| DO THIS |
Calculate how many lines in the following records hold the word "More", and report that number without comment.

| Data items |

********

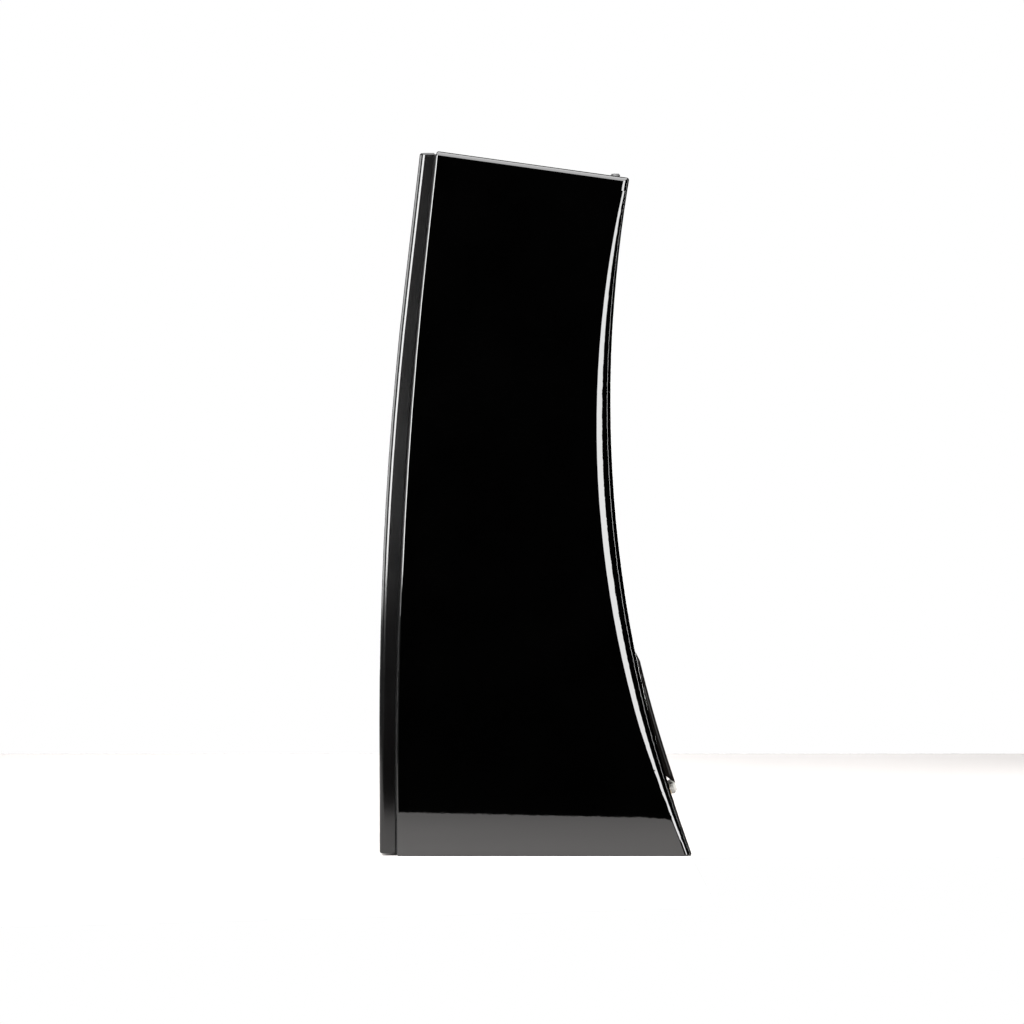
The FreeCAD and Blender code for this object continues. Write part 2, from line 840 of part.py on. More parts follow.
def make_trim_ring(name, d, frame):
    """The visible ring, which hides the flange and clamps the surround."""
    body = turned_body(
        name,
        [
            (d["opening"], d["trim_back"]),
            (d["trim"], d["trim_back"]),
            (d["trim"], d["face"] + " - 1"),
            (d["trim"] + " - 1", d["face"]),
            (d["trim"] + " - trim_face", d["face"]),
            (d["trim"] + " - trim_face - 1.5", d["face"] + " - 1"),
            (d["opening"], d["trim_back"] + " + 2"),
        ],
    )
    screw_pockets(body, name, d["screws"], d["bolt_ring"])
    body.Placement = frame
    piece(body, name)


def screw_pockets(body, name, count, ring):
    """Sunk holes for a ring of screws."""
    depth = "flush_depth + screw_head_thick + 0.6"
    round_pockets(body, name + "_heads", count, ring, "screw_head + screw_play", depth)
    screw_holes(body, name, count, ring)


def screw_holes(body, name, count, ring):
    """Clearance holes right through for a ring of screws."""
    round_pockets(body, name + "_holes", count, ring, "screw_radius + screw_play")


def round_pockets(body, name, count, ring, radius, depth=None):
    """Equal round pockets or holes in a ring."""
    pocket(body, name, lambda sketch: ring_of_circles(sketch, count, ring, radius), depth)


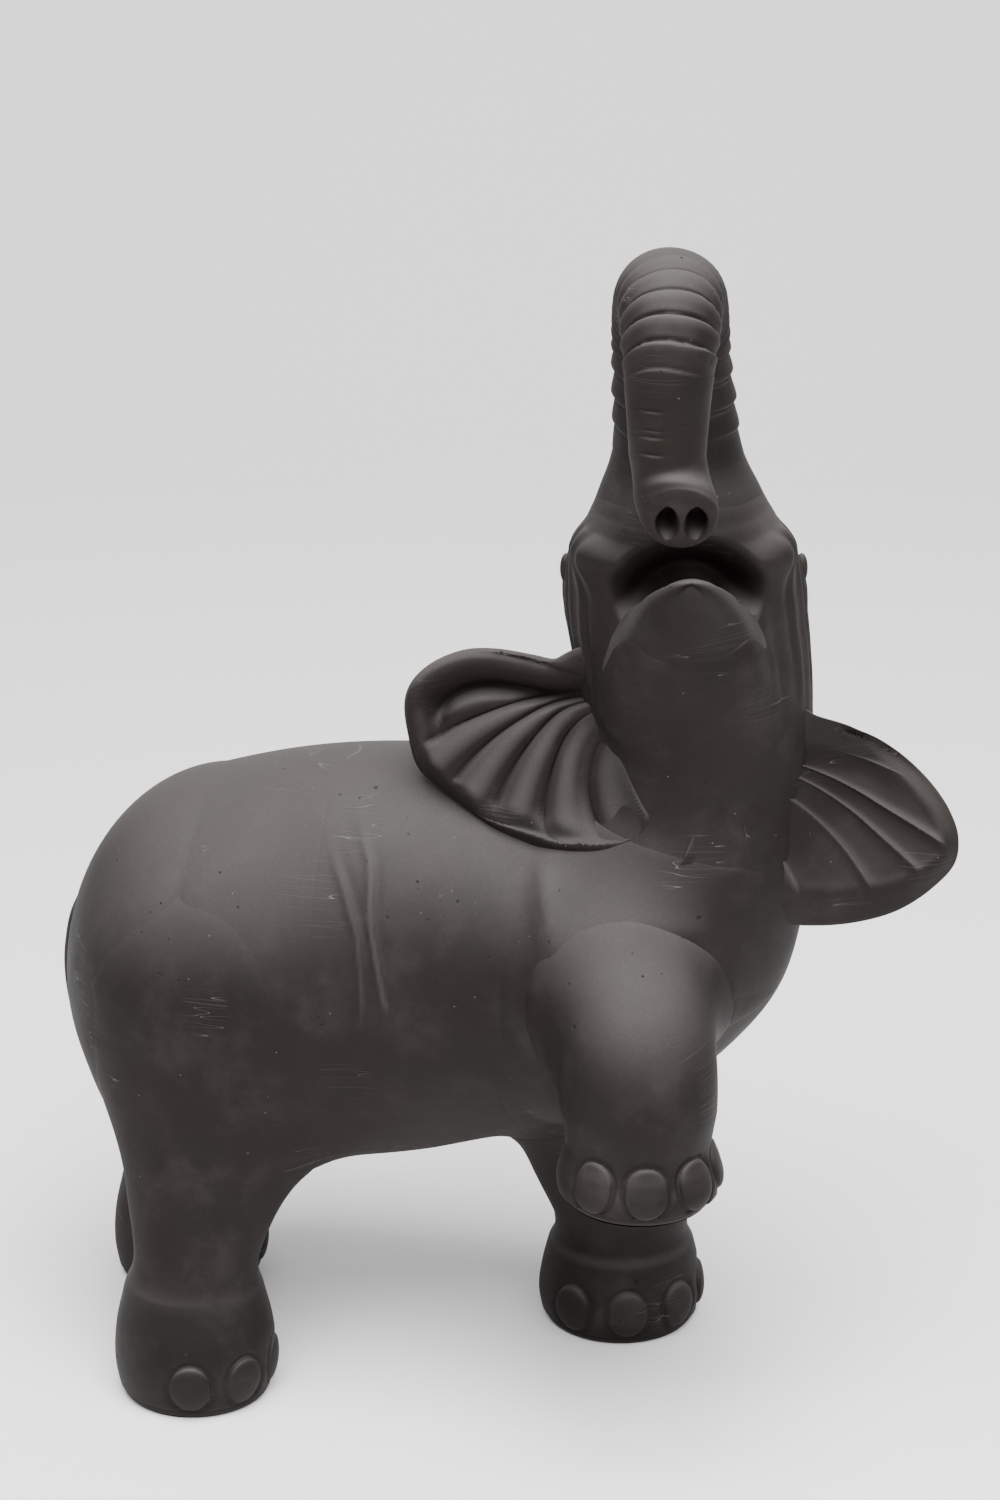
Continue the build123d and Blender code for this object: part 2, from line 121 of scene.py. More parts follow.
soot_black, charcoal = (0.0044, 0.0030, 0.0026, 1), (0.0105, 0.0080, 0.0071, 1)
iron_brown, ash_bloom = (0.0070, 0.0041, 0.0032, 1), (0.024, 0.0205, 0.0190, 1)
# Dust with painted top light for faces that look up, then painted shade in brown for faces that look down.
dust_and_top_light, painted_underside_shade = (0.062, 0.0570, 0.0543, 1), (0.009, 0.0058, 0.0049, 1)
# Painted shade in brown for the hollows, then a lighter grey of wear and painted highlight for raised places.
painted_hollow_shade, wear_and_highlight_grey = (0.007, 0.0047, 0.0038, 1), (0.070, 0.065, 0.0615, 1)
grain_lift, pit_black, bare_grey = (1.22, 1.2, 1.18, 1), (0.008, 0.006, 0.005, 1), (0.13, 0.122, 0.116, 1)


def fired_clay():
    """Matte clay: mottled grey, painted brown shade in the hollows and underneath, dust and painted top light on top,
    wear and painted highlight on raised places, with pits, grit and scratches.
    """
    material = bpy.data.materials.new("fired_black_clay")
    material.use_nodes = True
    tree = material.node_tree
    tree.nodes.clear()

    def noise(scale, detail, rough=0.55):
        """A cloud over the clay: smooth random values summed at finer and finer scales."""
        return add_node(
            tree, "ShaderNodeTexNoise", Vector=where, Scale=scale, Detail=detail, Roughness=rough
        ).outputs["Fac"]

    def marks(group, **values):
        """The mask of a group, laid over the clay with values of its own."""
        return add_node(tree, "ShaderNodeGroup", node_tree=group, Place=where, **values).outputs["Mask"]

    where = add_node(tree, "ShaderNodeTexCoord").outputs["Object"]
    # The relief attribute rules painted shade in the hollows and the lighter grey of wear and painted highlight on
    # raised places.
    relief = add_node(tree, "ShaderNodeAttribute", attribute_name="relief").outputs["Fac"]
    # The up-facing part of the normal rules the dust and painted top light on top and the painted shade underneath.
    facing = add_node(tree, "ShaderNodeNewGeometry").outputs["Normal"]
    up = add_node(tree, "ShaderNodeSeparateXYZ", facing).outputs["Z"]

    cloudy = noise(9.0, 5.0)
    blotchy = noise(34.0, 4.0, 0.65)
    grainy = noise(900.0, 3.0, 0.7)
    stained = noise(14.0, 3.0)
    pinholes, scratches = pinhole_group(), scratch_group()
    pits = marks(pinholes, Scale=210.0, Size=0.2, Amount=0.52)
    coarse = marks(pinholes, Scale=85.0, Size=0.14, Amount=0.50)
    specks = marks(pinholes, Scale=190.0, Size=0.09, Amount=0.56)
    long_lines = marks(scratches, Turn=(0.3, 0.5, 0.2), Width=0.005)
    short_lines = marks(scratches, Turn=(1.2, -0.3, 0.8), Width=0.004)

    # Each coat goes over the last: its colour, then the value that rules it, where it starts and ends, and its
    # strength at those two ends.
    tone = soot_black
    for colour, value, start, end, low, high in (
        (charcoal, cloudy, 0.35, 0.68, 0.0, 1.0),
        (iron_brown, stained, 0.48, 0.70, 0.0, 0.75),
        (ash_bloom, blotchy, 0.42, 0.85, 0.0, 0.6),
        # Dust and painted top light: lighter where the skin faces up.
        (dust_and_top_light, up, 0.15, 0.95, 0.0, 0.68),
        # Painted shade in brown where the skin faces down.
        (painted_underside_shade, up, -0.95, 0.15, 0.9, 0.0),
        # Painted shade in brown where the relief goes in: grooves, folds, the mouth, holes and nostrils.
        (painted_hollow_shade, relief, -1.0, 0.0, 0.9, 0.0),
        # Lighter grey on raised places: rubbed wear and painted highlight.
        (wear_and_highlight_grey, relief, 0.15, 1.0, 0.0, 0.4),
        (grain_lift, grainy, 0.45, 0.75, 0.0, 1.0),
        (pit_black, pits, None, None, None, None),
        (pit_black, coarse, None, None, None, None),
        (bare_grey, specks, None, None, None, None),
        (bare_grey, long_lines, 0.0, 1.0, 0.0, 0.45),
        (bare_grey, short_lines, 0.0, 1.0, 0.0, 0.4),
    ):
        mask = value if start is None else ramp(tree, value, start, end, low, high)
        blend = "MULTIPLY" if colour is grain_lift else "MIX"
        coat = add_node(tree, "ShaderNodeMix", mask, *[None] * 5, tone, colour, data_type="RGBA", blend_type=blend)
        tone = coat.outputs[2]

    # Heights in the same way: the value, its strength (below 0 it goes in) and its depth in metres.
    normal = None
    for value, strength, depth in (
        (blotchy, 0.35, 0.0012), (grainy, 0.30, 0.0002), (pits, -0.9, 0.0006), (coarse, -0.9, 0.0012),
        (long_lines, -0.4, 0.0003), (short_lines, -0.4, 0.0003), (specks, 0.3, 0.0002),
    ):
        normal = add_node(
            tree, "ShaderNodeBump", invert=strength < 0,
            Strength=abs(strength), Distance=depth, Height=value, Normal=normal,
        ).outputs["Normal"]

    roughness = ramp(tree, cloudy, 0.3, 0.75, 0.60, 0.82)
    finish = {"Base Color": tone, "Roughness": roughness, "Specular IOR Level": 0.14, "Normal": normal}
    skin = add_node(tree, "ShaderNodeBsdfPrincipled", **finish)
    add_node(tree, "ShaderNodeOutputMaterial", skin.outputs["BSDF"])
    return material


clay = fired_clay()


def put(name, data):
    """A new object that shows a mesh, a light or a camera, at the origin."""
    placed = bpy.data.objects.new(name, data)
    bpy.context.collection.objects.link(placed)
    return placed


# --- Body ---
# Three hollow clay shells, thrown as one bent barrel and luted together with
# slip: the domed hindquarters, the middle ring and the domed forequarters.
# Places are in millimetres: x to the right, y away and z up from the floor.
sole_place = next(m for m in frame["record"]["mounts"] if m["name"] == "right_hind_sole")["pos_m"]
right_hind_foot, left_hind_foot = (-152.0, -104.0), (-164.0, 25.0)
left_fore_foot, raised_foot, raised_sole = (62.0, -26.0), (65.0, -182.0), 143.0
leg_slip, spot_pitch, one_side, far_off, look_around = 36.0, 3.5, 9.0, 99.0, 50.0
middle = np.array([right_hind_foot[0] - 1000 * sole_place[0], right_hind_foot[1] - 1000 * sole_place[1], 0.0])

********

| FULL ANSWER |
2